Passenger terminal development and port beautification also support Chennai’s ambitions in cruise and coastal shipping, diversifying revenue streams beyond traditional cargo handling.
Who Benefits Immediately
In the short term, shipping lines, cruise operators, coastal passengers, and regular port users stand to benefit from improved safety, predictability, and operational efficiency. Exporters using Chennai Port may see indirect gains through smoother vessel movements and reduced waiting times, particularly during peak congestion.
For policymakers, the upgrades reinforce alignment with Maritime Amrit Kaal Vision 2047, signalling continued public investment in legacy ports rather than allowing them to be eclipsed by newer private terminals.
Who May Still Miss Out
However, trade benefits may remain uneven.
Without parallel upgrades in hinterland connectivity, rail evacuation capacity, and digital integration with customs and logistics platforms, exporters and freight forwarders may see limited cost reduction. Smaller coastal operators and informal service providers could struggle to adapt as ports become more technology-driven and compliance-intensive.
More importantly, Chennai Port’s ability to attract new trade volumes will depend less on isolated projects and more on whether it can offer commercial flexibility, competitive tariffs, and integrated logistics solutions — areas where legacy ports often lag.
Trade Competitiveness: Incremental Gains or Structural Shift?
From a trade lens, Chennai Port sits at a strategic crossroads. It serves a large industrial hinterland and lies close to major consumption and manufacturing centres. Yet it competes with faster, deeper, and more commercially agile private ports.
Incremental upgrades improve reliability, but they do not automatically translate into higher cargo share. To strengthen India’s external trade competitiveness, legacy ports must evolve from infrastructure custodians into trade facilitators, actively aligning port operations with supply-chain needs, export timelines, and multimodal logistics planning under PM Gati Shakti.

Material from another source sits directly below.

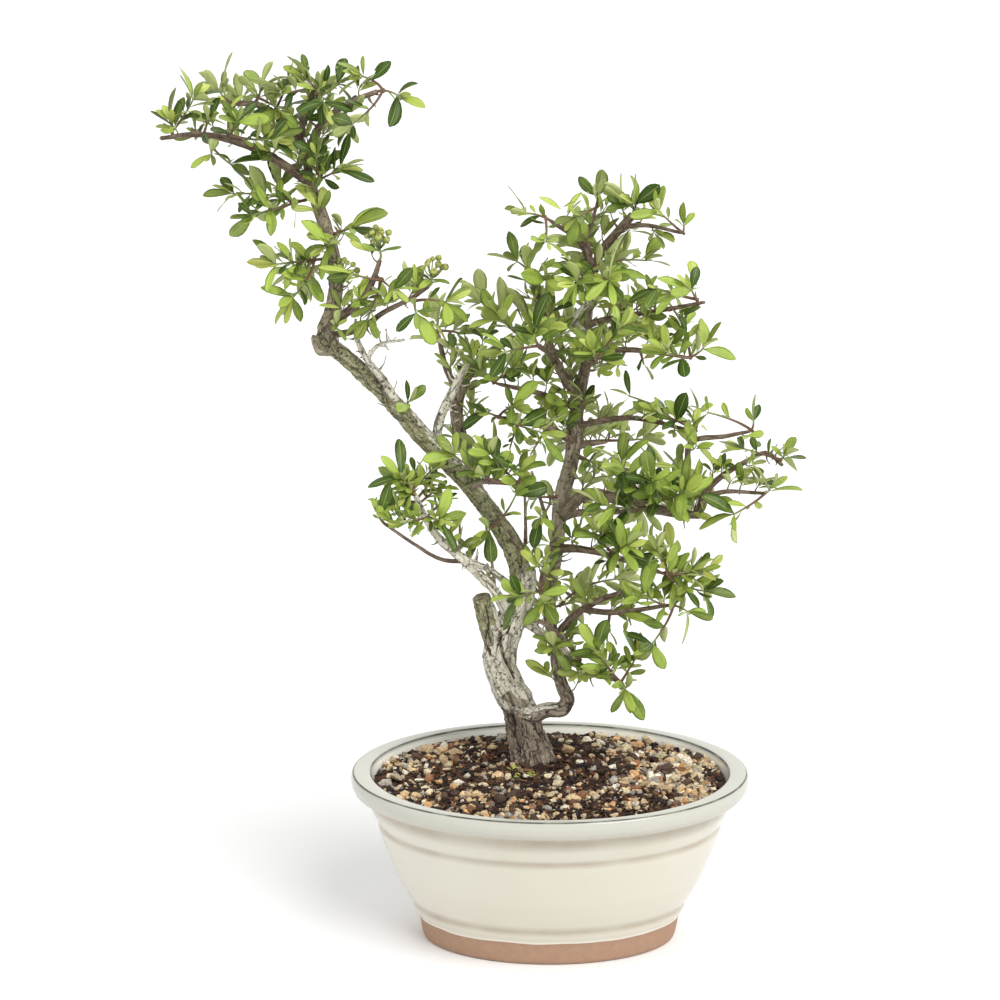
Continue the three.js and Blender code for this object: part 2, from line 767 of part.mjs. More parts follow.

What This Signals to Capital Markets
While Chennai Port Authority itself is not a listed entity, developments at major ports send important signals to investors, lenders, and infrastructure funds tracking India’s maritime sector.
The focus on operational efficiency, asset monetisation, and commercial viability reflects the government’s intent to make ports more financially self-sustaining. For capital markets, this reinforces the broader narrative that India’s port sector is moving toward predictable cash flows, improved governance, and monetisable assets — conditions necessary to attract long-term private capital.
However, investors also differentiate between capex-led modernisation and business model reform. Without clearer visibility on revenue diversification, private participation, and tariff flexibility, legacy ports may continue to attract limited investor interest compared to private port operators.
Who Benefits in the Investment Ecosystem — And Who Doesn’t
Infrastructure investors, EPC contractors, and technology providers benefit from continued public spending and project flow. Shipping and logistics companies gain from marginal efficiency improvements.
But private capital seeking scalable returns may remain cautious unless legacy ports demonstrate sustained throughput growth, stronger non-cargo revenues, and clearer monetisation strategies. Retail investors exposed to port-linked logistics and shipping companies may also see limited upside unless port efficiency gains translate into measurable trade growth.
What Needs to Change to Align Trade and Investment Outcomes
To ensure that upgrades like these translate into real trade and investment gains, experts point to five priorities:
- Faster implementation of asset monetisation and PPP models
- Integration of port operations with PM Gati Shakti multimodal corridors
- End-to-end digital trade facilitation, beyond port gates
- Clear strategies for cruise, coastal shipping, and value-added services
- Greater commercial autonomy to respond to market dynamics
Institutions like Sagarmala Finance Corporation Limited (SMFCL) could play a role by supporting port-linked logistics, digital infrastructure, and last-mile connectivity rather than focusing only on large port assets.
A Necessary Reset, Not a Competitive Leap — Yet
The ₹54-crore upgrade at Chennai Port represents a necessary operational reset — improving safety, access, and passenger services. For trade and markets, however, it is a foundation rather than a breakthrough.
Whether Chennai Port can reclaim relevance in India’s evolving maritime landscape will depend on how quickly incremental improvements give way to structural transformation. For now, the message is clear: infrastructure upgrades keep legacy ports in the race — but competitiveness, trade growth, and investor confidence will be won through reform, not ribbon-cutting alone.